▶ _MATERIAL TO PROCESS_:
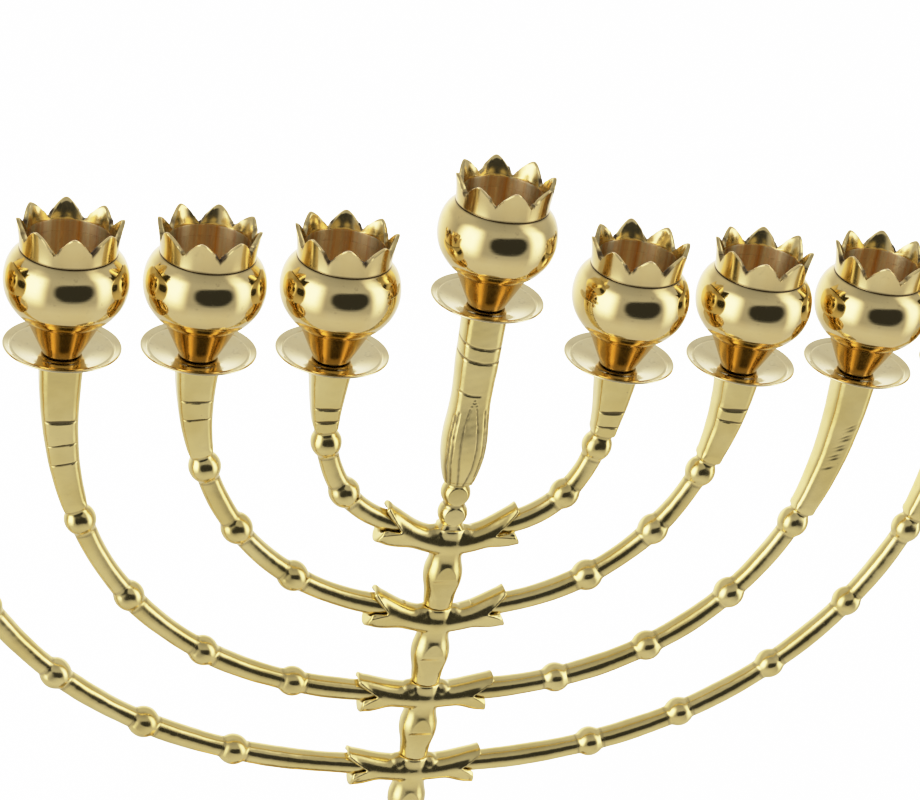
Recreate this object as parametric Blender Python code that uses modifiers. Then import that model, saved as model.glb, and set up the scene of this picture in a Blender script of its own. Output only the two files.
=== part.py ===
"""Nine-branched brass menorah: cast arms on a stacked stem, with nine candle cups that unscrew.

Metres, +Z up. The origin is the middle of the underside, the arms lie along X, the front faces -Y.
"""

import math
from collections import namedtuple

import bmesh
import bpy
from mathutils import Vector

# Overall
RIM_HEIGHT = 0.300  # the rim plane of the eight side drip dishes, above the table
SHAMASH_LIFT = 0.018  # how far the middle dish stands above the others
GAP = 0.0003  # clearance between pieces that touch
CUTTER_SPARE = 0.001  # how far a hole's cutter sticks out of the surface it cuts

# Candle cup, measured from its own dish's rim plane
DISH_RADIUS = 0.016
DISH_WELL_RADIUS = 0.0065
DISH_WELL_DEPTH = 0.0025
DISH_THICKNESS = 0.0012
FOOT_RADIUS = 0.0057
BULB_RADIUS = 0.0168
SEAM_HEIGHT = 0.0284  # where the crown meets the bulb
SEAM_RADIUS = 0.0131
SOCKET_RADIUS = 0.0115  # the candle's bore
SOCKET_FLOOR = 0.012
SEPALS = 8
NOTCH_RISE = 0.0046  # the bottom of a notch above the seam
TIP_RISE = 0.0092  # the tip of a sepal above the seam
TIP_RADIUS = 0.0142
TIP_THICKNESS = 0.0009
BORE_BELOW_NOTCH = 0.0006  # where the crown's straight bore ends, below its notches
RIM_FLAT = 0.0006  # the drip dish's lip, straight down
TURNED_SIDES = 20

# The threaded stud that holds a cup on its arm
STUD_RADIUS = 0.0025
STUD_HOLE_RADIUS = 0.0029
STUD_IN_ARM = 0.006
STUD_IN_CUP = 0.0075
STUD_HOLE_SPARE = 0.0015

# Arms: rod, knops and the posts under the dishes
ROD_HALF = 0.0033
TENON_HALF = 0.0028
KNOP_HALF = 0.0047
KNOP_HALF_LENGTH = 0.0045
POST_HALF_BOTTOM = 0.0036
POST_HALF_TOP = 0.0061
ROD_AFTER_KNOP = 0.002
STATION_STEP = 0.0085
CALYX_MOUTH = 0.020  # distance of a calyx's mouth from the stem's axis
TENON_LENGTH = 0.010
TENON_RELIEF = 0.0008  # how far the thinner tenon shows outside the calyx
TENON_HOLE_RADIUS = 0.0036

# A tier's arm follows a quarter of a superellipse: reach is its half width, root its lowest depth
# below the dish rims, shoulder the depth where it turns upright, and power its squareness. The knops
# lie at these depths.
Tier = namedtuple("Tier", "reach root shoulder power knops")
TIERS = (
    Tier(0.0421, 0.0580, 0.0082, 2.7, (0.0460, 0.0295)),
    Tier(0.0795, 0.0865, 0.0060, 2.18, (0.0747, 0.0584, 0.0380)),
    Tier(0.1166, 0.1170, 0.0056, 2.3, (0.1125, 0.1010, 0.0815, 0.0557)),
    Tier(0.1540, 0.1445, 0.0093, 2.2, (0.1375, 0.1265, 0.1085, 0.0851, 0.0576)),
)

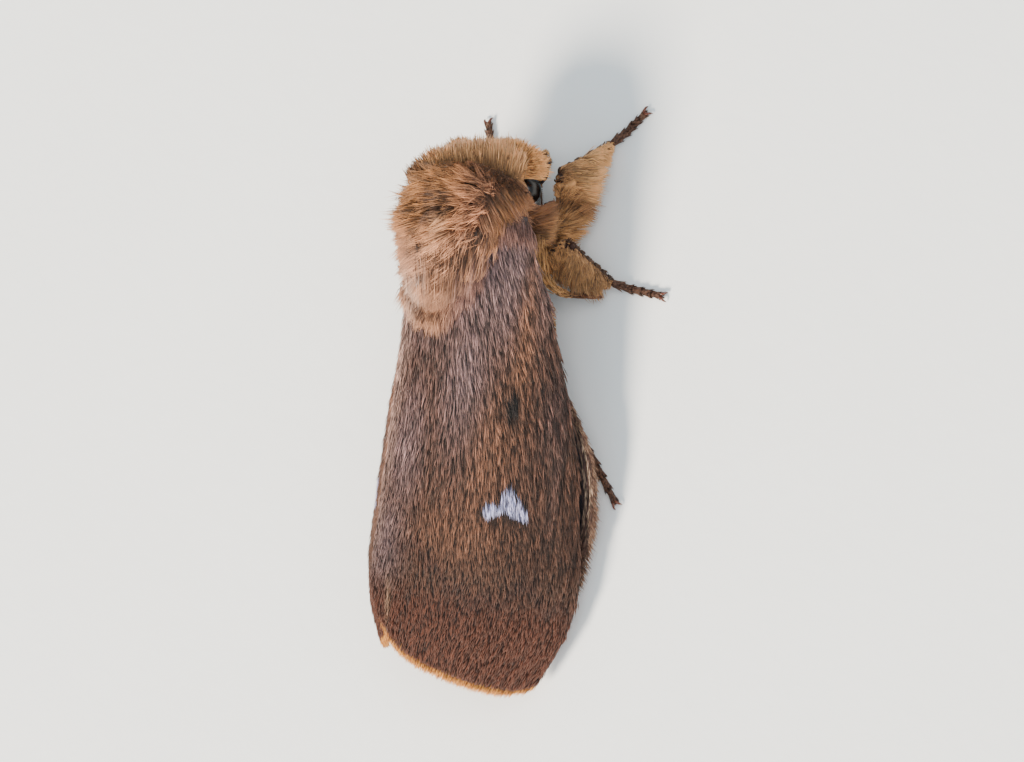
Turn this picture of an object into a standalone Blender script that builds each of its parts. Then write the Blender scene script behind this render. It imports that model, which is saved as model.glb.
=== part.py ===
"""A processionary moth at rest, life size: head towards -Y, left side towards +X, feet on Z = 0.

Sizes are in millimetres until mesh_object() turns them into metres. The solids give the outline of the coat,
so the thorax, the head and the legs are as thick as their fur.
"""

import math

import bmesh
import bpy
import numpy as np
from mathutils import Vector

MM = 0.001
GAP = 0.3  # between neighbours
LEFT, RIGHT = 1, -1
SIDE_NAMES = {LEFT: "left", RIGHT: "right"}

# Thorax with its coat: y, centre z, half width left, half width right, height above and below the centre.
THORAX_SIDES = 28
THORAX = (
    (-6.2, 6.1, 1.5, 1.3, 1.15, 1.1),
    (-5.6, 6.0, 2.5, 2.1, 2.0, 1.8),
    (-4.8, 5.8, 3.4, 2.7, 2.75, 2.5),
    (-3.8, 5.5, 4.1, 3.0, 3.3, 3.6),
    (-2.6, 5.3, 4.5, 3.2, 3.6, 4.2),
    (-1.3, 5.2, 4.45, 3.2, 3.6, 4.2),
    (0.0, 5.2, 3.6, 3.0, 3.4, 3.9),
    (1.2, 5.4, 2.5, 2.3, 2.9, 2.9),
    (1.9, 5.7, 1.6, 1.4, 2.0, 1.6),
)
THORAX_FRONT = (-6.5, 6.1)  # y, z of the tip
THORAX_REAR = (2.3, 6.0)

# Head, eyes, palps and feelers.
HEAD_CENTRE = Vector((0.0, -5.4, 3.35))
HEAD_RADII = Vector((2.05, 2.1, 2.0))
EYE_CENTRE = Vector((1.6, -4.75, 3.7))  # out, y, z
EYE_RADIUS = 0.8
PALP_PATH = ((0.6, -6.0, 0.95), (0.65, -6.6, 1.1), (0.6, -7.1, 1.45))
PALP_RADII = (0.34, 0.32, 0.24)
FEELER_PATH = (
    (1.35, -6.3, 4.25),
    (2.1, -6.45, 4.0),
    (2.6, -6.1, 3.45),
    (2.45, -5.6, 2.85),
    (1.95, -5.15, 2.45),
    (1.65, -4.6, 1.8),
    (1.3, -4.0, 1.4),
    (1.05, -3.3, 1.15),
)
FEELER_WIDTHS = (0.28, 0.45, 0.5, 0.5, 0.5, 0.46, 0.38, 0.28)  # half widths of the comb
FEELER_THICKNESS = 0.26  # half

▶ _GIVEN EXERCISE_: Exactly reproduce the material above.

▶ _RESULT OF THIS EXERCISE_:
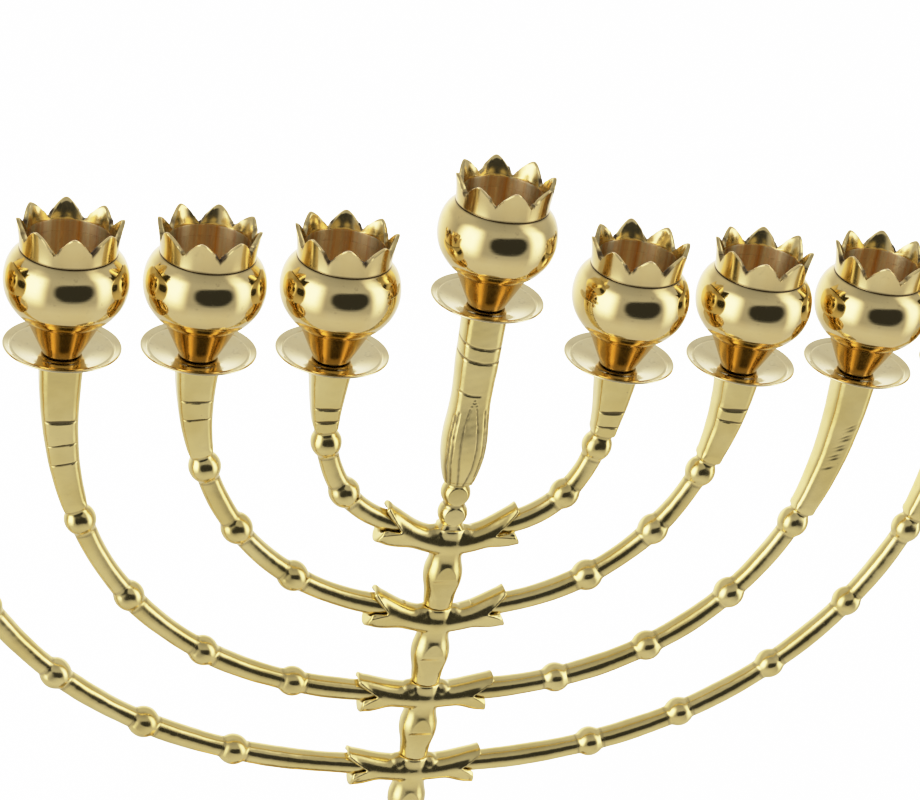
Recreate this object as parametric Blender Python code that uses modifiers. Then import that model, saved as model.glb, and set up the scene of this picture in a Blender script of its own. Output only the two files.
=== part.py ===
"""Nine-branched brass menorah: cast arms on a stacked stem, with nine candle cups that unscrew.

Metres, +Z up. The origin is the middle of the underside, the arms lie along X, the front faces -Y.
"""

import math
from collections import namedtuple

import bmesh
import bpy
from mathutils import Vector

# Overall
RIM_HEIGHT = 0.300  # the rim plane of the eight side drip dishes, above the table
SHAMASH_LIFT = 0.018  # how far the middle dish stands above the others
GAP = 0.0003  # clearance between pieces that touch
CUTTER_SPARE = 0.001  # how far a hole's cutter sticks out of the surface it cuts

# Candle cup, measured from its own dish's rim plane
DISH_RADIUS = 0.016
DISH_WELL_RADIUS = 0.0065
DISH_WELL_DEPTH = 0.0025
DISH_THICKNESS = 0.0012
FOOT_RADIUS = 0.0057
BULB_RADIUS = 0.0168
SEAM_HEIGHT = 0.0284  # where the crown meets the bulb
SEAM_RADIUS = 0.0131
SOCKET_RADIUS = 0.0115  # the candle's bore
SOCKET_FLOOR = 0.012
SEPALS = 8
NOTCH_RISE = 0.0046  # the bottom of a notch above the seam
TIP_RISE = 0.0092  # the tip of a sepal above the seam
TIP_RADIUS = 0.0142
TIP_THICKNESS = 0.0009
BORE_BELOW_NOTCH = 0.0006  # where the crown's straight bore ends, below its notches
RIM_FLAT = 0.0006  # the drip dish's lip, straight down
TURNED_SIDES = 20

# The threaded stud that holds a cup on its arm
STUD_RADIUS = 0.0025
STUD_HOLE_RADIUS = 0.0029
STUD_IN_ARM = 0.006
STUD_IN_CUP = 0.0075
STUD_HOLE_SPARE = 0.0015

# Arms: rod, knops and the posts under the dishes
ROD_HALF = 0.0033
TENON_HALF = 0.0028
KNOP_HALF = 0.0047
KNOP_HALF_LENGTH = 0.0045
POST_HALF_BOTTOM = 0.0036
POST_HALF_TOP = 0.0061
ROD_AFTER_KNOP = 0.002
STATION_STEP = 0.0085
CALYX_MOUTH = 0.020  # distance of a calyx's mouth from the stem's axis
TENON_LENGTH = 0.010
TENON_RELIEF = 0.0008  # how far the thinner tenon shows outside the calyx
TENON_HOLE_RADIUS = 0.0036

# A tier's arm follows a quarter of a superellipse: reach is its half width, root its lowest depth
# below the dish rims, shoulder the depth where it turns upright, and power its squareness. The knops
# lie at these depths.
Tier = namedtuple("Tier", "reach root shoulder power knops")
TIERS = (
    Tier(0.0421, 0.0580, 0.0082, 2.7, (0.0460, 0.0295)),
    Tier(0.0795, 0.0865, 0.0060, 2.18, (0.0747, 0.0584, 0.0380)),
    Tier(0.1166, 0.1170, 0.0056, 2.3, (0.1125, 0.1010, 0.0815, 0.0557)),
    Tier(0.1540, 0.1445, 0.0093, 2.2, (0.1375, 0.1265, 0.1085, 0.0851, 0.0576)),
)

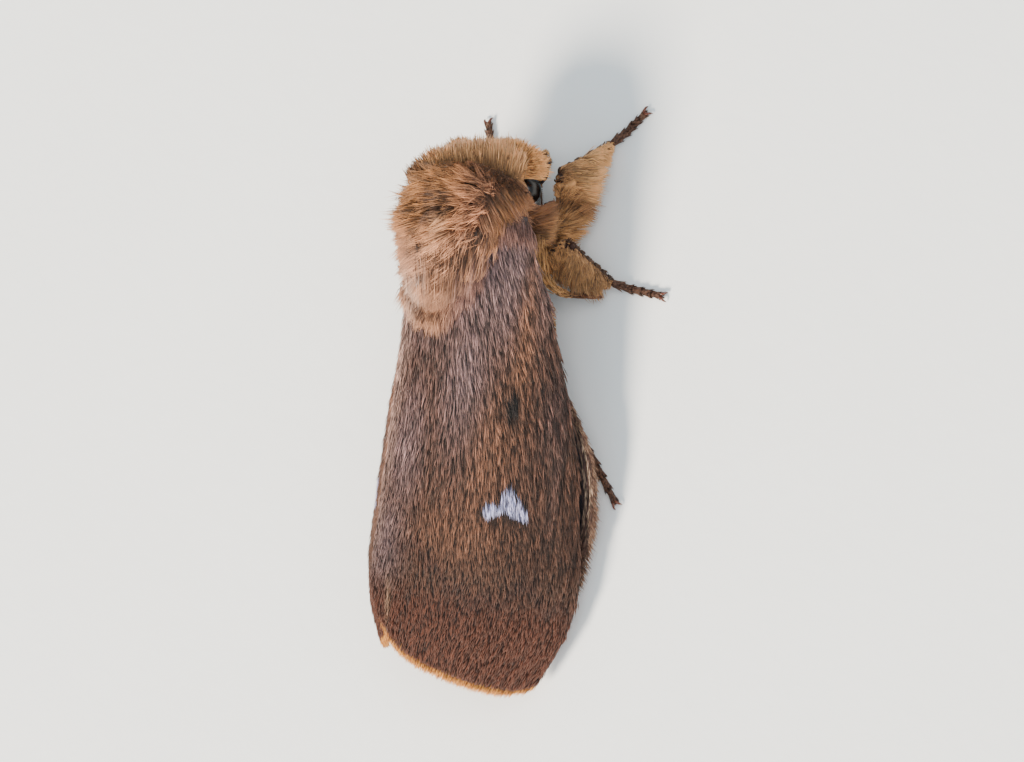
Turn this picture of an object into a standalone Blender script that builds each of its parts. Then write the Blender scene script behind this render. It imports that model, which is saved as model.glb.
=== part.py ===
"""A processionary moth at rest, life size: head towards -Y, left side towards +X, feet on Z = 0.

Sizes are in millimetres until mesh_object() turns them into metres. The solids give the outline of the coat,
so the thorax, the head and the legs are as thick as their fur.
"""

import math

import bmesh
import bpy
import numpy as np
from mathutils import Vector

MM = 0.001
GAP = 0.3  # between neighbours
LEFT, RIGHT = 1, -1
SIDE_NAMES = {LEFT: "left", RIGHT: "right"}

# Thorax with its coat: y, centre z, half width left, half width right, height above and below the centre.
THORAX_SIDES = 28
THORAX = (
    (-6.2, 6.1, 1.5, 1.3, 1.15, 1.1),
    (-5.6, 6.0, 2.5, 2.1, 2.0, 1.8),
    (-4.8, 5.8, 3.4, 2.7, 2.75, 2.5),
    (-3.8, 5.5, 4.1, 3.0, 3.3, 3.6),
    (-2.6, 5.3, 4.5, 3.2, 3.6, 4.2),
    (-1.3, 5.2, 4.45, 3.2, 3.6, 4.2),
    (0.0, 5.2, 3.6, 3.0, 3.4, 3.9),
    (1.2, 5.4, 2.5, 2.3, 2.9, 2.9),
    (1.9, 5.7, 1.6, 1.4, 2.0, 1.6),
)
THORAX_FRONT = (-6.5, 6.1)  # y, z of the tip
THORAX_REAR = (2.3, 6.0)

# Head, eyes, palps and feelers.
HEAD_CENTRE = Vector((0.0, -5.4, 3.35))
HEAD_RADII = Vector((2.05, 2.1, 2.0))
EYE_CENTRE = Vector((1.6, -4.75, 3.7))  # out, y, z
EYE_RADIUS = 0.8
PALP_PATH = ((0.6, -6.0, 0.95), (0.65, -6.6, 1.1), (0.6, -7.1, 1.45))
PALP_RADII = (0.34, 0.32, 0.24)
FEELER_PATH = (
    (1.35, -6.3, 4.25),
    (2.1, -6.45, 4.0),
    (2.6, -6.1, 3.45),
    (2.45, -5.6, 2.85),
    (1.95, -5.15, 2.45),
    (1.65, -4.6, 1.8),
    (1.3, -4.0, 1.4),
    (1.05, -3.3, 1.15),
)
FEELER_WIDTHS = (0.28, 0.45, 0.5, 0.5, 0.5, 0.46, 0.38, 0.28)  # half widths of the comb
FEELER_THICKNESS = 0.26  # half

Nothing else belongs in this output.